Traders, asset managers and hedge funds told the Financial Times that after a decade of steady foreign inflows to Chinese markets, global investor confidence had been shaken by three years of grinding losses, relieved only by fleeting rallies that quickly fizzled out.
This aversion to China stocks among global investors has become more entrenched over the past 12 months thanks to lacklustre economic growth, an unresolved property sector crisis, underwhelming government support for markets and fraying diplomatic relations between Beijing and Washington.
As a result, the benchmark MSCI China stock index is now down more than 60 per cent from its peak of early 2021, reflecting a loss of more than $1.9tn in market capitalisation over that period.
“The global investors we spoke to are by and large out of China,” said Goldman’s Moe. “It’s 3 per cent of your benchmark [index] but can take up 10 per cent of your time . . . and if there’s a rally you can go back in [later]”.
That is a stark contrast to attitudes towards China from just a few years ago, when foreign investors feared they would miss out on the country’s rapid economic growth and domestic consumption turbocharged by rapidly expanding ecommerce platforms.
Now, investors describe a status quo where President Xi Jinping’s focus on stability and national security has cowed once-thriving technology groups and accelerated a financial decoupling from the US. Meanwhile, efforts to transition away from real estate-dependent growth have weighed on the economy, dragging down earnings and the shares of listed companies.
However, the stock market rout has pushed valuations low enough that some Wall Street banks are calling for investors to jump back in. JPMorgan has forecast the MSCI China index — which has already dropped around 10 per cent so far this year — will finish the year at 66. That implies a rise of more than 30 per cent from the benchmark’s closing level on Friday.

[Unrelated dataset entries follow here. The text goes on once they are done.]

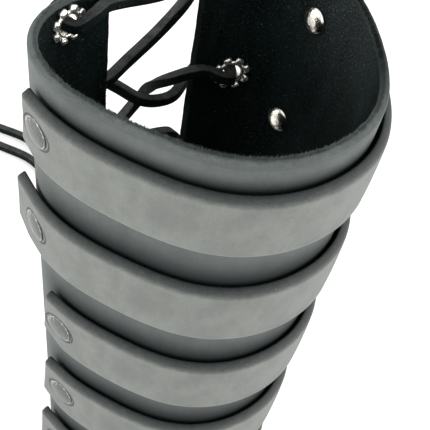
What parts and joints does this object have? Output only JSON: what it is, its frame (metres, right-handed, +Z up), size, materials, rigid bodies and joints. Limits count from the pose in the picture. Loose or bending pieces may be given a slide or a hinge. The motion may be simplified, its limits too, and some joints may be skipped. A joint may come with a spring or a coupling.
{
  "type": "laced leather bracer",
  "caption": "Tapered thick leather forearm guard, laced up a slit at the back, with raised leather bands riveted round its front.",
  "frame": {"origin": "middle of the wrist end, where the bracer stands on a surface", "axes": "+Z up the sleeve to the elbow rim, -Y towards the banded front, +Y towards the laced slit, +X to the right seen from the front"},
  "size_m": [0.1321, 0.2865, 0.25],
  "materials": {
    "sleeve_leather": "matte black-grey grain outside, black suede inside, blue-grey cut edges",
    "band_leather": "matte smooth grey grain with dark rounded cut edges",
    "rivet_metal": "polished nickel caps",
    "eyelet_metal": "bright nickel",
    "lace_leather": "black, smooth on one face and suede on the cut sides"
  },
  "bodies": {
    "root": {"sleeve": "sleeve_leather", "band_1": "band_leather", "band_2": "band_leather", "band_3": "band_leather", "band_4": "band_leather", "band_5": "band_leather", "band_6": "band_leather", "rivet_left_1": "rivet_metal", "rivet_left_2": "rivet_metal", "rivet_left_3": "rivet_metal", "rivet_left_4": "rivet_metal", "rivet_left_5": "rivet_metal", "rivet_left_6": "rivet_metal", "rivet_right_1": "rivet_metal", "rivet_right_2": "rivet_metal", "rivet_right_3": "rivet_metal", "rivet_right_4": "rivet_metal", "rivet_right_5": "rivet_metal", "rivet_right_6": "rivet_metal", "eyelet_left_1": "eyelet_metal", "eyelet_left_2": "eyelet_metal", "eyelet_left_3": "eyelet_metal", "eyelet_left_4": "eyelet_metal", "eyelet_left_5": "eyelet_metal", "eyelet_left_6": "eyelet_metal", "eyelet_right_1": "eyelet_metal", "eyelet_right_2": "eyelet_metal", "eyelet_right_3": "eyelet_metal", "eyelet_right_4": "eyelet_metal", "eyelet_right_5": "eyelet_metal", "eyelet_right_6": "eyelet_metal", "lace": "lace_leather", "lace_end_left": "lace_leather", "lace_end_right": "lace_leather"}
  },
  "joints": []
}
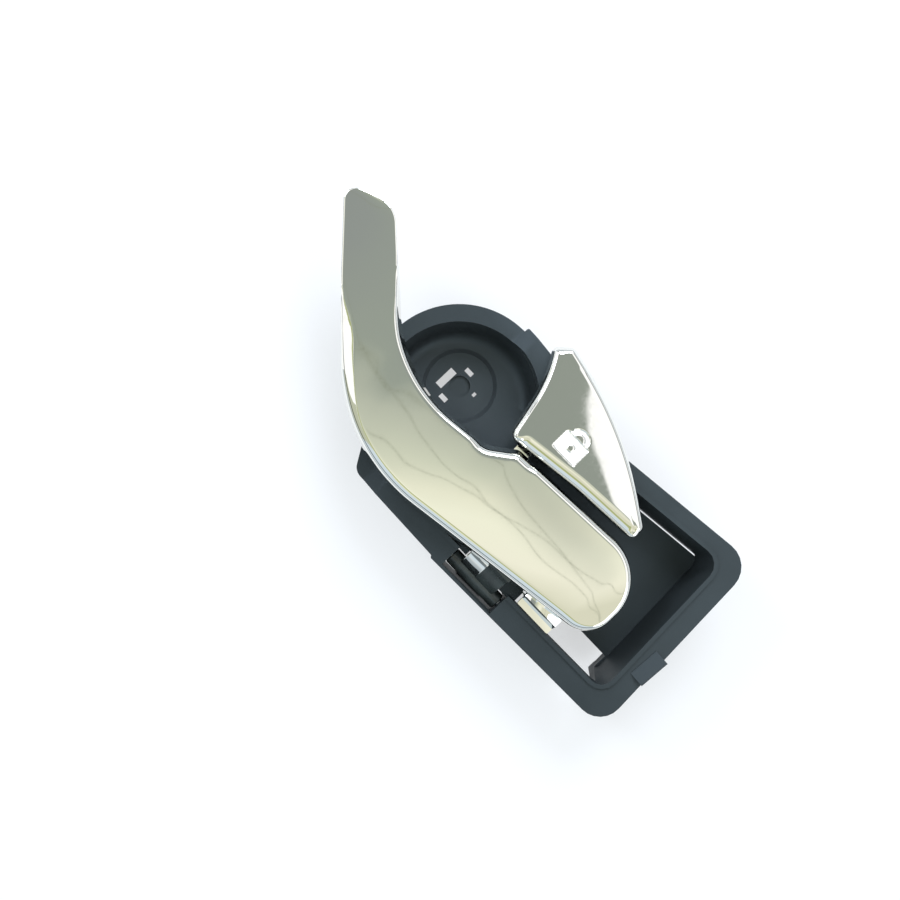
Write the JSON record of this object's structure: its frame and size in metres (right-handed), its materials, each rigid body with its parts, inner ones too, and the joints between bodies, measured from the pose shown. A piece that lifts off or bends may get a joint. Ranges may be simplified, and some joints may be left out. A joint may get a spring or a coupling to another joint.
{
  "type": "interior door handle",
  "caption": "Interior car door release: black plastic bezel with a round finger cup, a swept chromed pull lever and a small triangular chromed lock lever on one hinge pin.",
  "frame": {"origin": "axis of the screw boss under the finger cup, at the boss's back face", "axes": "+X along the bezel from the finger cup to the far end, +Y across it from the hinge pin to the lock lever, +Z towards the hand; the hinge pin lies along X and the part lies on its back"},
  "size_m": [0.1623, 0.073, 0.0393],
  "materials": {
    "bezel_plastic": "black moulded, fine satin grain",
    "chrome_plating": "bright decorative chrome plating",
    "zinc_steel": "zinc-plated steel",
    "spring_steel": "drawn spring steel",
    "white_nylon": "natural nylon",
    "black_rubber": "matte black rubber"
  },
  "bodies": {
    "bezel_body": {"bezel": "bezel_plastic", "pivot_pin": "zinc_steel", "pin_washer": "zinc_steel", "return_spring": "spring_steel", "detent_spring": "spring_steel", "pull_bumper": "black_rubber", "lock_bumper": "black_rubber"},
    "pull_body": {"pull_lever": "chrome_plating", "lever_bush_front": "white_nylon", "lever_bush_rear": "white_nylon"},
    "lock_body": {"lock_lever": "chrome_plating", "lock_bush_front": "white_nylon", "lock_bush_rear": "white_nylon"},
    "pull_clip_body": {"pull_rod_clip": "white_nylon"},
    "lock_clip_body": {"lock_rod_clip": "white_nylon"}
  },
  "joints": [
    {"name": "pull_hinge", "type": "hinge", "parent": "bezel_body", "child": "pull_body", "pos_m": [0.045, -0.0369, 0.0222], "axis": [1, 0, 0], "range_deg": [0, 35], "stiffness_Nm_per_rad": 0.12, "springref_deg": -20.05, "deforming": ["return_spring"]},
    {"name": "lock_hinge", "type": "hinge", "parent": "bezel_body", "child": "lock_body", "pos_m": [0.026, -0.0369, 0.0222], "axis": [1, 0, 0], "range_deg": [0, 14], "deforming": ["detent_spring"]},
    {"name": "pull_clip_hinge", "type": "hinge", "parent": "pull_body", "child": "pull_clip_body", "pos_m": [0.0625, -0.0286, 0.0092], "axis": [1, 0, 0], "range_deg": [-40, 10]},
    {"name": "lock_clip_hinge", "type": "hinge", "parent": "lock_body", "child": "lock_clip_body", "pos_m": [0.0239, -0.0336, 0.0092], "axis": [1, 0, 0], "range_deg": [-20, 10]}
  ]
}
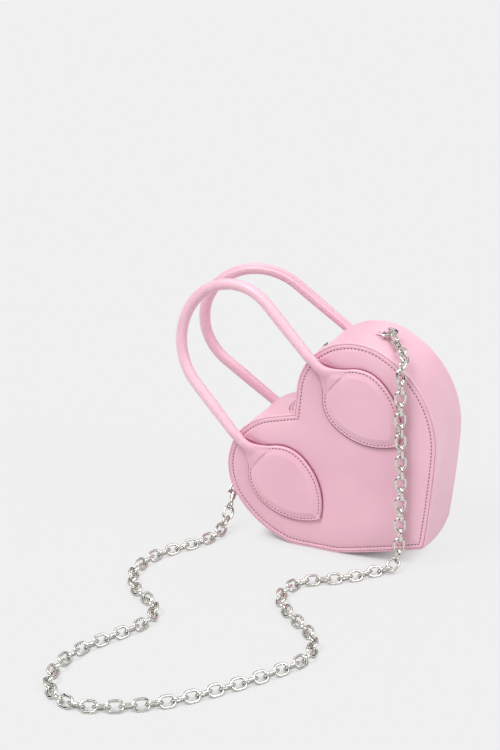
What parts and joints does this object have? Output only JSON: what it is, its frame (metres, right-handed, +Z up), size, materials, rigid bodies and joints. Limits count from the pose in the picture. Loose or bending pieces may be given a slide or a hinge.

But offshore investors trading Chinese equities through Hong Kong’s stock connect programme have continued to dump Shanghai- and Shenzhen-listed stocks, as evidenced by net sales of Rmb11.8bn last month. That marked the first time foreign investors had been net sellers of Chinese equities during the opening month of the year since the scheme began in 2014.
Global asset managers said that it would take more than just low valuations to justify the effort needed for them to start bargain-hunting in mainland markets.
“There’s been a dearth of foreign interest for a long time, and nothing has changed,” said the head of Asia Pacific at one large UK asset manager. “China is quite cheap, but with lots of caveats all the same.”
However, a small cohort of investors have begun to show interest, said traders in Hong Kong, adding that hedge funds eager to ride any recovery rally had built up indirect exposure through options contracts in recent weeks.
Even after the rout, China still forms about a quarter of the MSCI Emerging Markets index, making it hard for investors using the benchmark to ignore. Still, some investors who screen out this Chinese weighting are beginning to take note of stock valuations.
“Is China cheap, is China unloved? Yes,” said one emerging market portfolio manager. Even in a strategy that does away with benchmark exposure to China, he said, “you can have a discrete allocation” to Chinese stocks, which are now trading at a significant discount to other emerging markets or the US.
Yet many foreign investors remain concerned over risks such as the potential for a US-China conflict in the Taiwan Strait, or more aggressive foreign policy from Washington should Donald Trump secure another term as US president later this year.
These risks, they fear, could easily derail a rally in Chinese markets.
George Livadas, manager of Upslope Capital, a Colorado-based hedge fund, said many peers were hoping to buy Chinese stocks at the bottom, given current prices, but argued they had failed to understand how much US-China relations have changed in recent years.
“People will talk about everything except what I think is the obvious headwind,” he said. “It is not just some small disagreement [between the two superpowers]. It is a potential serious risk.”